**Source excerpt**
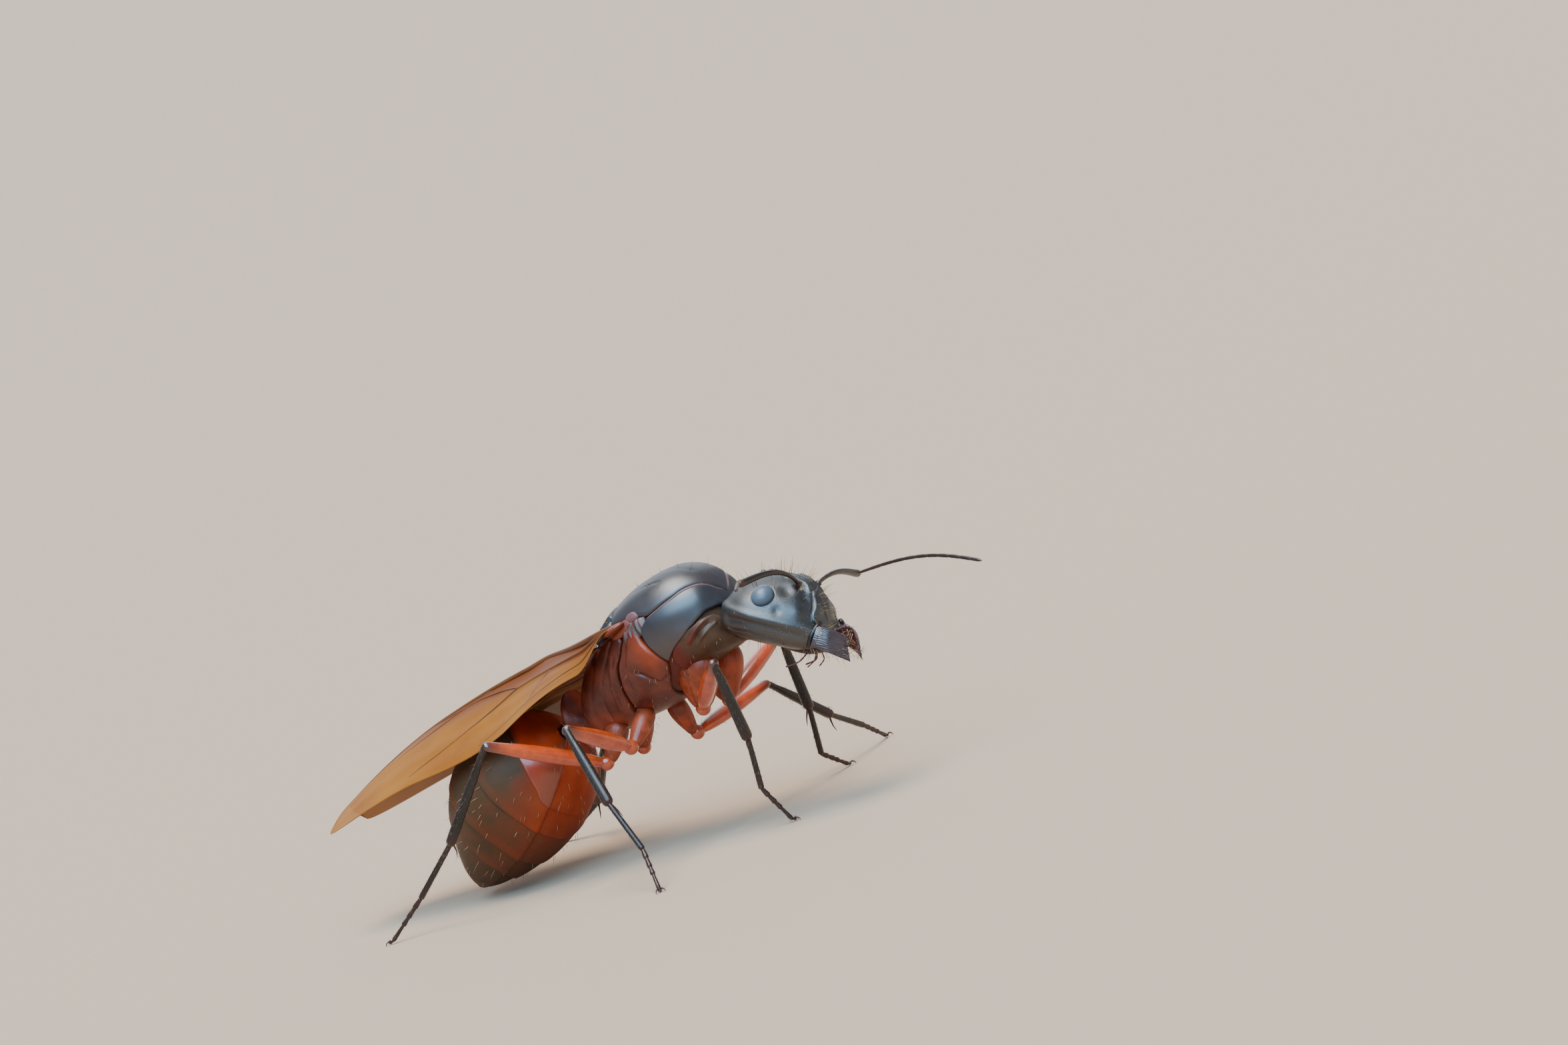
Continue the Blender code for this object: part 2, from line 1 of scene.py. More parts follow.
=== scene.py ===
"""The looks of a winged carpenter ant queen: shell plates, eyes, jaws, feelers, legs, wings, hairs.

Sizes are in millimetres in three seats, the head's, the mesosoma's and the gaster's, each with
X forward, Y to the ant's left and Z up, as in the part's source. The boxes of the two eyes say
where the head is, and the carriage angles say how the rest follows from it.
"""

import bpy
import numpy as np
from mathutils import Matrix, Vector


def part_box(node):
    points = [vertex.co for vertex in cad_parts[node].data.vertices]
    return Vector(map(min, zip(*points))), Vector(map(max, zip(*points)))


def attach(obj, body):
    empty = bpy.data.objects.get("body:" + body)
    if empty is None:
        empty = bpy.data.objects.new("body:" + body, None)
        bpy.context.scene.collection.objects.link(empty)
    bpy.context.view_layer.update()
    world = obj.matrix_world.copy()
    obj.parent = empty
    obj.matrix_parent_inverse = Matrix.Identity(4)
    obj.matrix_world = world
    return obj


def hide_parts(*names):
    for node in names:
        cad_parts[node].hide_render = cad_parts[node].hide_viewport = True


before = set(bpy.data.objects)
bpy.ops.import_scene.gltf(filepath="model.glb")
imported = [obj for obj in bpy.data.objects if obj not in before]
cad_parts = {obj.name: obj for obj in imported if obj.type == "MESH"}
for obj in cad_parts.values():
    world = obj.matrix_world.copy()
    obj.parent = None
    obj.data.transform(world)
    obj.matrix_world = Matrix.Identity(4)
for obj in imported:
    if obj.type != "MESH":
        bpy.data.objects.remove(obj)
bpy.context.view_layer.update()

MM = 0.001
PLATE_DEPTH = 0.14             # how far a plate's inner wall lies under the body's surface
SIDES = (("right", "r", -1), ("left", "l", 1))    # name, letter in the nodes' names, sign of Y

# ---- Carriage: seats and leg joints as in the part's source, coxae and feet as they look ----
BODY_PITCH, BODY_ROLL = 4.4, -4.8
HEAD_PLACE = np.array([3.69, 0.0, -0.25])
HEAD_PITCH, HEAD_ROLL = -29.0, -9.0
GASTER_PLACE = np.array([-3.7, 0.0, -0.92])
GASTER_PITCH = 36.0
EYE_LEVEL = np.array([0.1, 0.0, 0.48])         # midway between the eyes, in the head's seat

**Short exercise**
Begin with the first line of the data above and, please, print each line exactly until you have printed the line containing "legs, wings, hairs."; print nothing else.

**Written answer**
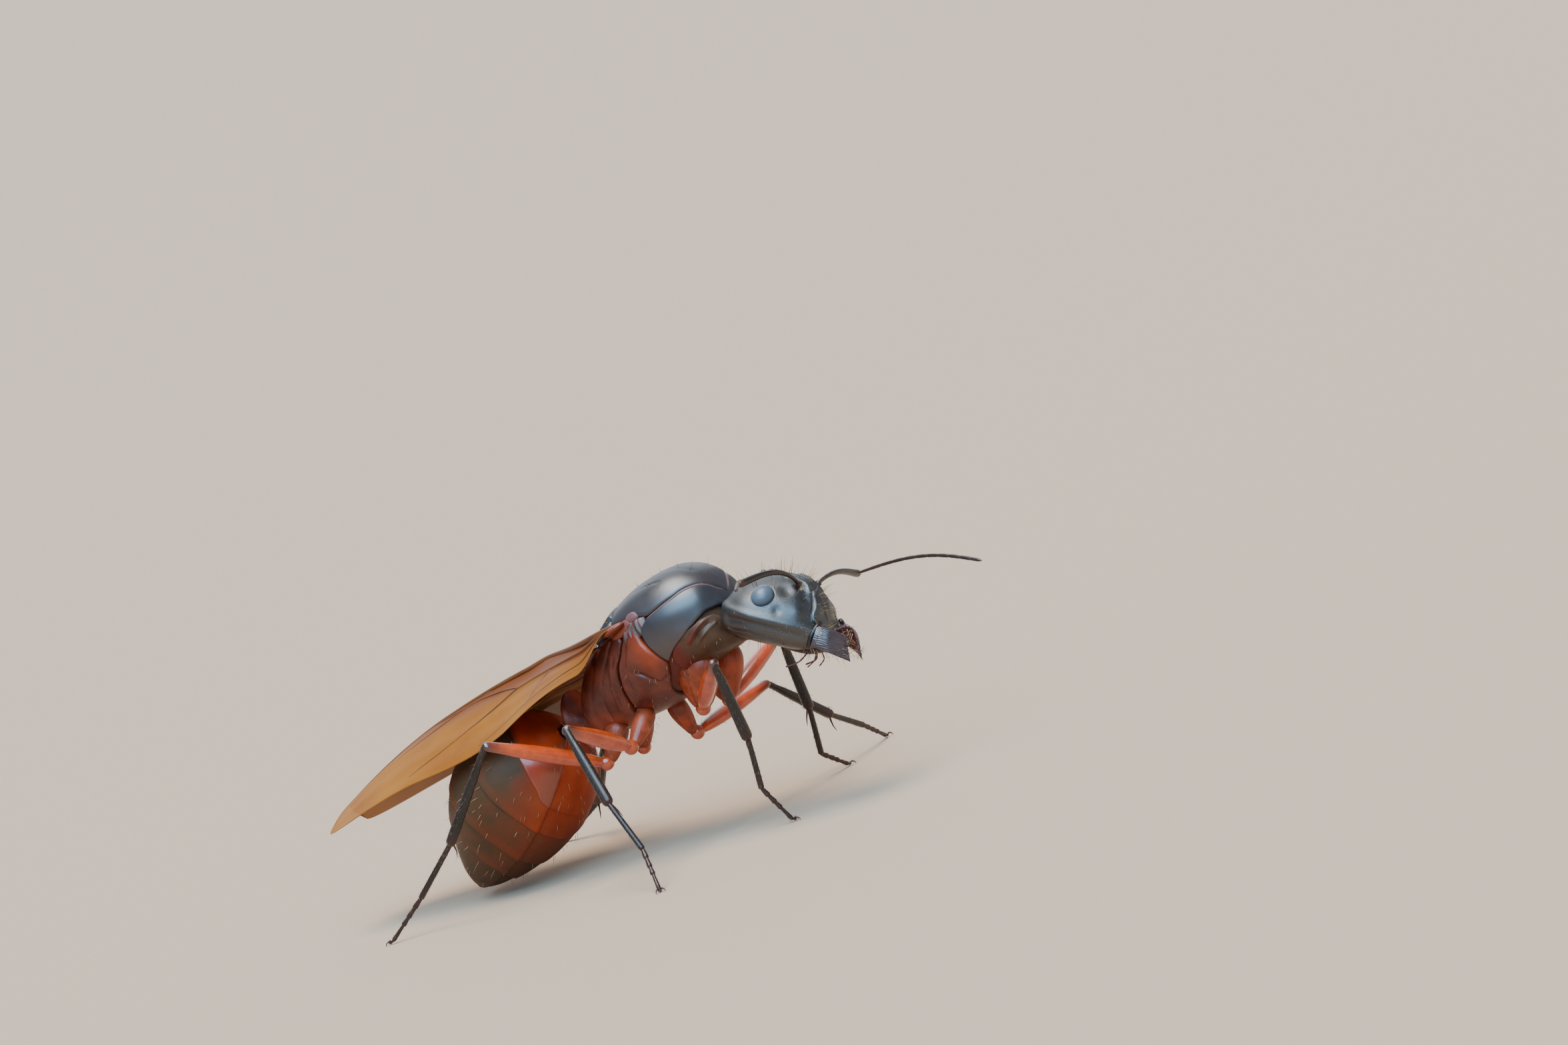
Continue the Blender code for this object: part 2, from line 1 of scene.py. More parts follow.
=== scene.py ===
"""The looks of a winged carpenter ant queen: shell plates, eyes, jaws, feelers, legs, wings, hairs.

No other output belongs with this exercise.